--- DATA EXCERPT ---
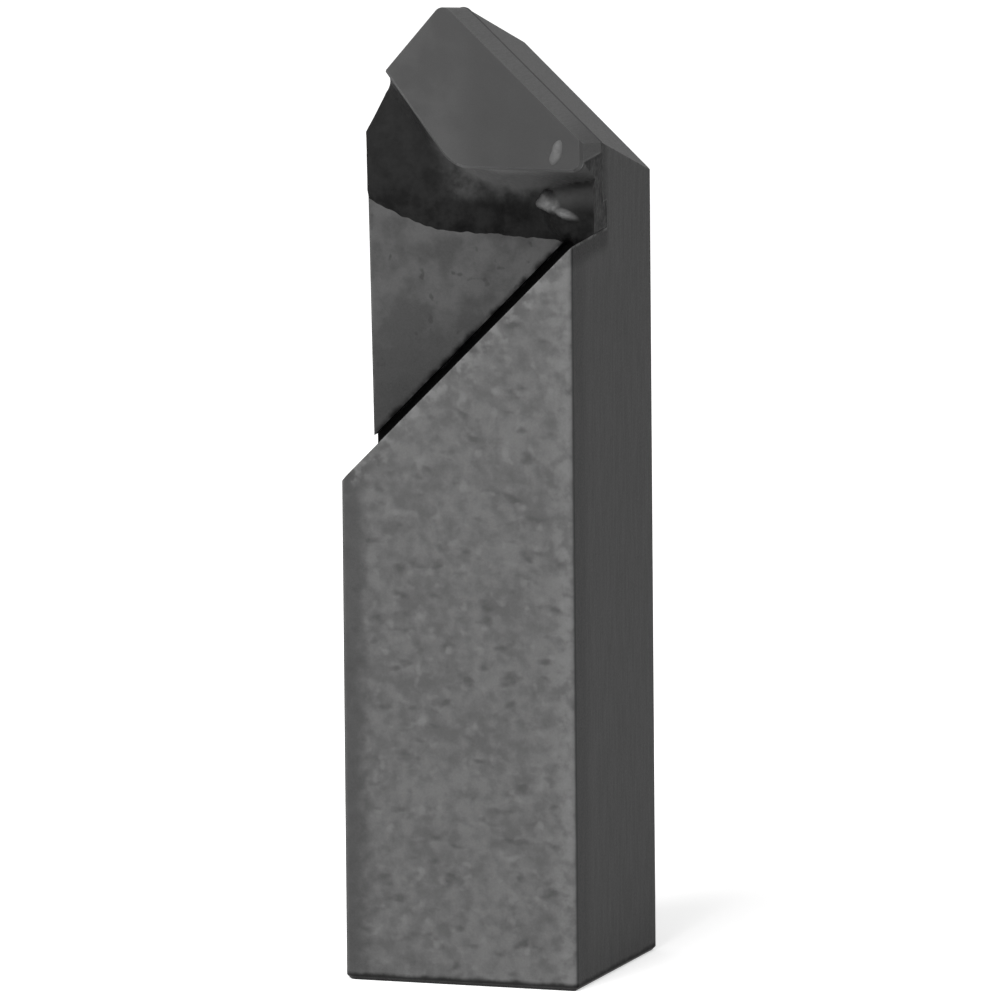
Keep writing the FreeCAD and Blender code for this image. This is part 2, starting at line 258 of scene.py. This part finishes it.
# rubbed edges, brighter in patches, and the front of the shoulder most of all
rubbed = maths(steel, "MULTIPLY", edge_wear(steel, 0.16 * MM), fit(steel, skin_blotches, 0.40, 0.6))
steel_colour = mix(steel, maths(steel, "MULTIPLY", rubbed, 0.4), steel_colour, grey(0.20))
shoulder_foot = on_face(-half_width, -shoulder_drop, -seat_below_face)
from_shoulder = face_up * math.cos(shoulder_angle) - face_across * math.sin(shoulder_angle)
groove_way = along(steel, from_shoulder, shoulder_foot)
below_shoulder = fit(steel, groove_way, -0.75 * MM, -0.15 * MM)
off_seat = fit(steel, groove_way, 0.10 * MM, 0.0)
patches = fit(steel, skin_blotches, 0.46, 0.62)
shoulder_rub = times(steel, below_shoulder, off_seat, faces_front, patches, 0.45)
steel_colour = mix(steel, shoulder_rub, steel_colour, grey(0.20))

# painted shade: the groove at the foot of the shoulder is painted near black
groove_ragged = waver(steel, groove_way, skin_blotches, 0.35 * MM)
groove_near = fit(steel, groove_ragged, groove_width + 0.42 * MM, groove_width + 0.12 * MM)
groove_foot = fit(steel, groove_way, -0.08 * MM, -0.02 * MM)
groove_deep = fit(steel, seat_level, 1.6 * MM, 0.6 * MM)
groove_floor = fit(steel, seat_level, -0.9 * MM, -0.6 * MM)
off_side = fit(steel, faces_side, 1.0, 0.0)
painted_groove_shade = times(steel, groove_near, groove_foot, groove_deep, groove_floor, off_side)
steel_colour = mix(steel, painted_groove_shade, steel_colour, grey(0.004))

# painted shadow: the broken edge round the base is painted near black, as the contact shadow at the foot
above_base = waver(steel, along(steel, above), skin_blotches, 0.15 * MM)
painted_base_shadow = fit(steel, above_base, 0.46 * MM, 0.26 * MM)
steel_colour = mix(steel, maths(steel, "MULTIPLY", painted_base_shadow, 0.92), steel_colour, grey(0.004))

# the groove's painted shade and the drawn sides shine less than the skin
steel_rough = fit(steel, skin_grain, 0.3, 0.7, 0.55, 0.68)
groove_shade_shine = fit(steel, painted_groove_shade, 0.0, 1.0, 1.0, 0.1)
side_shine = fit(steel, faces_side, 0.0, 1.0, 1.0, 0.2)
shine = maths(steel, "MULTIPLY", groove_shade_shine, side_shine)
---
Using the data above, repeat every line exactly.

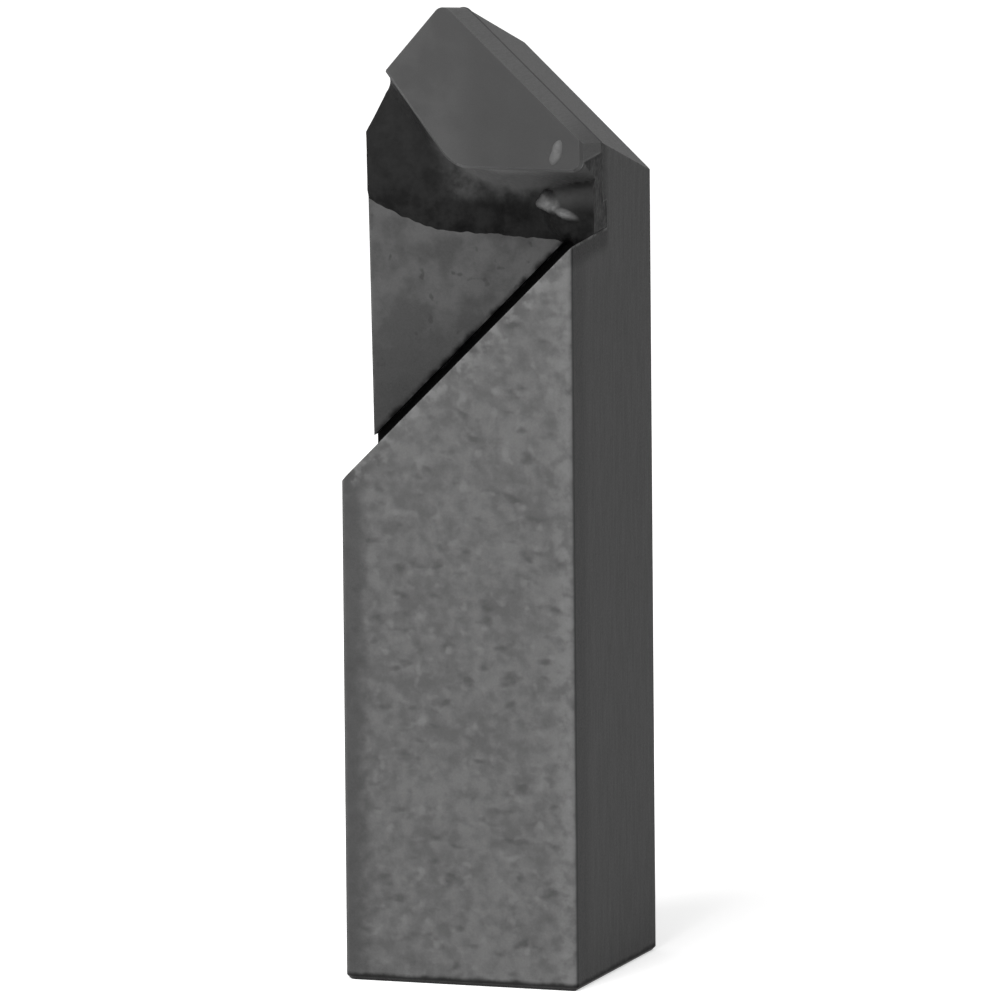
Keep writing the FreeCAD and Blender code for this image. This is part 2, starting at line 258 of scene.py. This part finishes it.
# rubbed edges, brighter in patches, and the front of the shoulder most of all
rubbed = maths(steel, "MULTIPLY", edge_wear(steel, 0.16 * MM), fit(steel, skin_blotches, 0.40, 0.6))
steel_colour = mix(steel, maths(steel, "MULTIPLY", rubbed, 0.4), steel_colour, grey(0.20))
shoulder_foot = on_face(-half_width, -shoulder_drop, -seat_below_face)
from_shoulder = face_up * math.cos(shoulder_angle) - face_across * math.sin(shoulder_angle)
groove_way = along(steel, from_shoulder, shoulder_foot)
below_shoulder = fit(steel, groove_way, -0.75 * MM, -0.15 * MM)
off_seat = fit(steel, groove_way, 0.10 * MM, 0.0)
patches = fit(steel, skin_blotches, 0.46, 0.62)
shoulder_rub = times(steel, below_shoulder, off_seat, faces_front, patches, 0.45)
steel_colour = mix(steel, shoulder_rub, steel_colour, grey(0.20))

# painted shade: the groove at the foot of the shoulder is painted near black
groove_ragged = waver(steel, groove_way, skin_blotches, 0.35 * MM)
groove_near = fit(steel, groove_ragged, groove_width + 0.42 * MM, groove_width + 0.12 * MM)
groove_foot = fit(steel, groove_way, -0.08 * MM, -0.02 * MM)
groove_deep = fit(steel, seat_level, 1.6 * MM, 0.6 * MM)
groove_floor = fit(steel, seat_level, -0.9 * MM, -0.6 * MM)
off_side = fit(steel, faces_side, 1.0, 0.0)
painted_groove_shade = times(steel, groove_near, groove_foot, groove_deep, groove_floor, off_side)
steel_colour = mix(steel, painted_groove_shade, steel_colour, grey(0.004))

# painted shadow: the broken edge round the base is painted near black, as the contact shadow at the foot
above_base = waver(steel, along(steel, above), skin_blotches, 0.15 * MM)
painted_base_shadow = fit(steel, above_base, 0.46 * MM, 0.26 * MM)
steel_colour = mix(steel, maths(steel, "MULTIPLY", painted_base_shadow, 0.92), steel_colour, grey(0.004))

# the groove's painted shade and the drawn sides shine less than the skin
steel_rough = fit(steel, skin_grain, 0.3, 0.7, 0.55, 0.68)
groove_shade_shine = fit(steel, painted_groove_shade, 0.0, 1.0, 1.0, 0.1)
side_shine = fit(steel, faces_side, 0.0, 1.0, 1.0, 0.2)
shine = maths(steel, "MULTIPLY", groove_shade_shine, side_shine)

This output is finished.